____ Information supplied

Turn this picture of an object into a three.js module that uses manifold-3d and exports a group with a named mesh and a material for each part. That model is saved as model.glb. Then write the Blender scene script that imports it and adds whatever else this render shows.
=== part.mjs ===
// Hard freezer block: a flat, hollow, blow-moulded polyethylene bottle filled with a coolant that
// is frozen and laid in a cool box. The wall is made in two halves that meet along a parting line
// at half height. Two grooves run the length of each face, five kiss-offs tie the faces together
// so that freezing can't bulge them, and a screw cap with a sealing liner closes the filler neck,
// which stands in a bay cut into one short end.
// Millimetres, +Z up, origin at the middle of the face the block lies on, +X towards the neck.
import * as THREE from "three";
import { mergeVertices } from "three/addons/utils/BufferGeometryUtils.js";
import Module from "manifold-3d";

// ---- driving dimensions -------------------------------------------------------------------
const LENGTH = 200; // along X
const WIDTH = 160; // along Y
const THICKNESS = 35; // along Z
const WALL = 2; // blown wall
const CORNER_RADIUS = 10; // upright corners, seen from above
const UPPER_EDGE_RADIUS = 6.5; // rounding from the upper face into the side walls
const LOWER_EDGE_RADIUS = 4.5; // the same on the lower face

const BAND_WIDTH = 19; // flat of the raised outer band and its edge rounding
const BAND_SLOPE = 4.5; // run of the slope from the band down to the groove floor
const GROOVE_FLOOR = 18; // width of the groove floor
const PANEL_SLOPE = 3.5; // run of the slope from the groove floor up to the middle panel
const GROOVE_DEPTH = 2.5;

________

◆ **Brief**: Print the complete listing again, exactly as it stands.

◆ **Finished answer**:
Turn this picture of an object into a three.js module that uses manifold-3d and exports a group with a named mesh and a material for each part. That model is saved as model.glb. Then write the Blender scene script that imports it and adds whatever else this render shows.
=== part.mjs ===
// Hard freezer block: a flat, hollow, blow-moulded polyethylene bottle filled with a coolant that
// is frozen and laid in a cool box. The wall is made in two halves that meet along a parting line
// at half height. Two grooves run the length of each face, five kiss-offs tie the faces together
// so that freezing can't bulge them, and a screw cap with a sealing liner closes the filler neck,
// which stands in a bay cut into one short end.
// Millimetres, +Z up, origin at the middle of the face the block lies on, +X towards the neck.
import * as THREE from "three";
import { mergeVertices } from "three/addons/utils/BufferGeometryUtils.js";
import Module from "manifold-3d";

// ---- driving dimensions -------------------------------------------------------------------
const LENGTH = 200; // along X
const WIDTH = 160; // along Y
const THICKNESS = 35; // along Z
const WALL = 2; // blown wall
const CORNER_RADIUS = 10; // upright corners, seen from above
const UPPER_EDGE_RADIUS = 6.5; // rounding from the upper face into the side walls
const LOWER_EDGE_RADIUS = 4.5; // the same on the lower face

const BAND_WIDTH = 19; // flat of the raised outer band and its edge rounding
const BAND_SLOPE = 4.5; // run of the slope from the band down to the groove floor
const GROOVE_FLOOR = 18; // width of the groove floor
const PANEL_SLOPE = 3.5; // run of the slope from the groove floor up to the middle panel
const GROOVE_DEPTH = 2.5;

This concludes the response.